*YOUR OBJECTIVE:*
Using the data below, return the stretch from the line that contains "Model this object" through the line that contains "wood_clearance = 0.1", both included, exactly as it stands and nothing beyond it.

-- START OF STORED RECORDS --

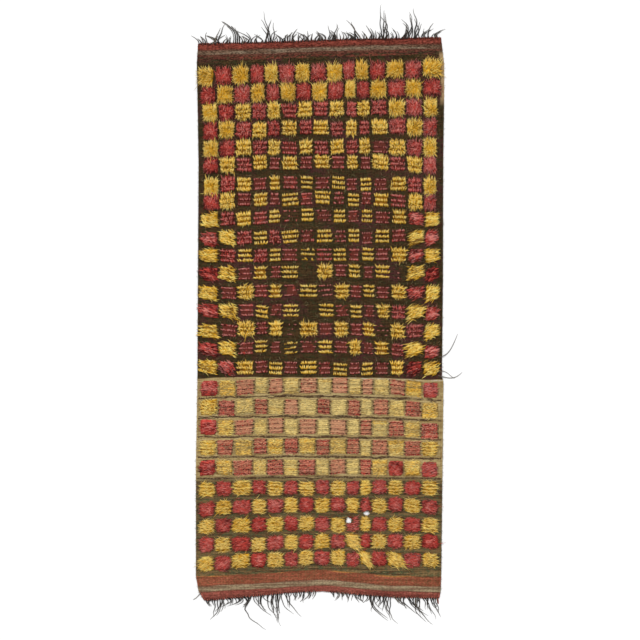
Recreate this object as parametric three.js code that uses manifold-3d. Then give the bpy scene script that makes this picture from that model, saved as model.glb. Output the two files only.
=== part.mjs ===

-- END OF STORED RECORDS --
-- START OF STORED RECORDS --

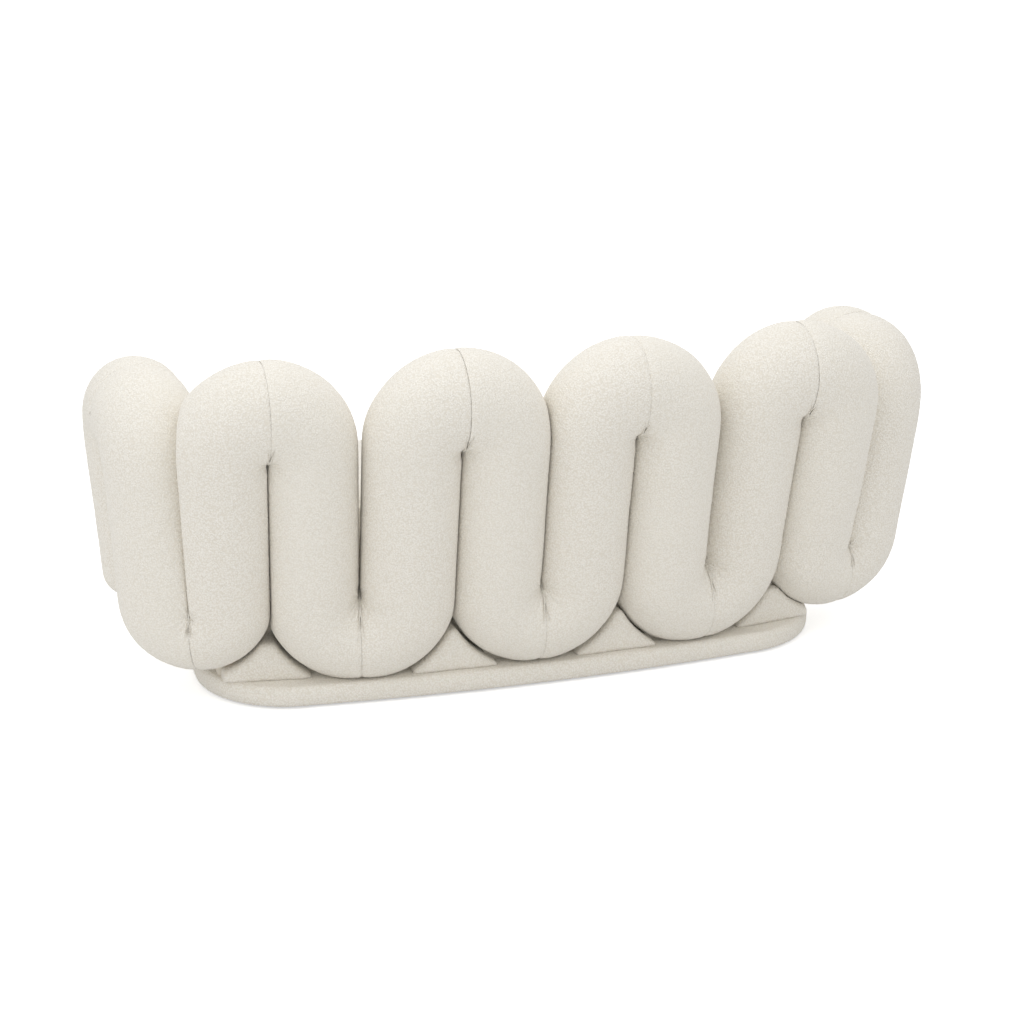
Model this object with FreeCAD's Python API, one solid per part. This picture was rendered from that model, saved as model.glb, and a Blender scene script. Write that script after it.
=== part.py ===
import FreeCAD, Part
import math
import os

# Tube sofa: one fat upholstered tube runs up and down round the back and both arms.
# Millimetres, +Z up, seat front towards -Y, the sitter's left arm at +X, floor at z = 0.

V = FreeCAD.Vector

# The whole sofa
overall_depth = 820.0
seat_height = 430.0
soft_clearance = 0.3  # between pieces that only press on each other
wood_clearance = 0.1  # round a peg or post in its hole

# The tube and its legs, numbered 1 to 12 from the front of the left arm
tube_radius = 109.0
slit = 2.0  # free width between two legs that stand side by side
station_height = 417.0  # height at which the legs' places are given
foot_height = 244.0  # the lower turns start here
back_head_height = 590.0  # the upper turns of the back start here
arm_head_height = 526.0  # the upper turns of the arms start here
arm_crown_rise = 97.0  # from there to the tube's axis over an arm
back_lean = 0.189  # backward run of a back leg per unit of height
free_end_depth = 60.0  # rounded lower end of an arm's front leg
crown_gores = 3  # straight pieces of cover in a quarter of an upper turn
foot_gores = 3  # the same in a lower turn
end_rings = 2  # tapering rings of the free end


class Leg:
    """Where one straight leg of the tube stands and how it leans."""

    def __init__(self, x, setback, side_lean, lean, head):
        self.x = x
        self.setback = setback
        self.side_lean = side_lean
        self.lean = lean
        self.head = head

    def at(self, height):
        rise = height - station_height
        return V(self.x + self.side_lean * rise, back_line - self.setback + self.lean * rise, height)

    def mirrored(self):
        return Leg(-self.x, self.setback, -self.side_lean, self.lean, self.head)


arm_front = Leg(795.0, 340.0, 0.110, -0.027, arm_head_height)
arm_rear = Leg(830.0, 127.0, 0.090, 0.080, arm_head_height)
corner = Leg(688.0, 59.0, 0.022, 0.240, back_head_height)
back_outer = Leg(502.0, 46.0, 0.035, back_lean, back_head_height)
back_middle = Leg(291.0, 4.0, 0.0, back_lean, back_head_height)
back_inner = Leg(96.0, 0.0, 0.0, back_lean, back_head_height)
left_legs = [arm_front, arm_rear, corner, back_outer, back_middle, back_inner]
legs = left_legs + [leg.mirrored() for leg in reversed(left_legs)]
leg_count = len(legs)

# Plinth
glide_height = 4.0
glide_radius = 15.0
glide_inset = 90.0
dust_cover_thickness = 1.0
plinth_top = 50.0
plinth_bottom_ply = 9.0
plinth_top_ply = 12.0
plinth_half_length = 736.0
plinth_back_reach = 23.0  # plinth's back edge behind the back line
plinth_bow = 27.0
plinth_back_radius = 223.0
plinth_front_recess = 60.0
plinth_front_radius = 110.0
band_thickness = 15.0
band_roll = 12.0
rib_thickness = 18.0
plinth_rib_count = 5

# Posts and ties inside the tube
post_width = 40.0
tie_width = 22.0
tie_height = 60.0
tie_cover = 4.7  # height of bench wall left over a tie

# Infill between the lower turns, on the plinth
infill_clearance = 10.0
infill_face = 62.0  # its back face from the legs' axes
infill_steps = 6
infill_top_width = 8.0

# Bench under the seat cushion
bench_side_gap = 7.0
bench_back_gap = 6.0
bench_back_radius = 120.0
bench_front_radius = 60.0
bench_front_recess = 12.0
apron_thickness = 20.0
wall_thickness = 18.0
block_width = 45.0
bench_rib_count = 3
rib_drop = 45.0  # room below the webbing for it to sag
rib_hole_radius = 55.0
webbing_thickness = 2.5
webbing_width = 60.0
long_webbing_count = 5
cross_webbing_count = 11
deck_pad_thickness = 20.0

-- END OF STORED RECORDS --

*RESPONSE TO THIS TASK:*
Model this object with FreeCAD's Python API, one solid per part. This picture was rendered from that model, saved as model.glb, and a Blender scene script. Write that script after it.
=== part.py ===
import FreeCAD, Part
import math
import os

# Tube sofa: one fat upholstered tube runs up and down round the back and both arms.
# Millimetres, +Z up, seat front towards -Y, the sitter's left arm at +X, floor at z = 0.

V = FreeCAD.Vector

# The whole sofa
overall_depth = 820.0
seat_height = 430.0
soft_clearance = 0.3  # between pieces that only press on each other
wood_clearance = 0.1  # round a peg or post in its hole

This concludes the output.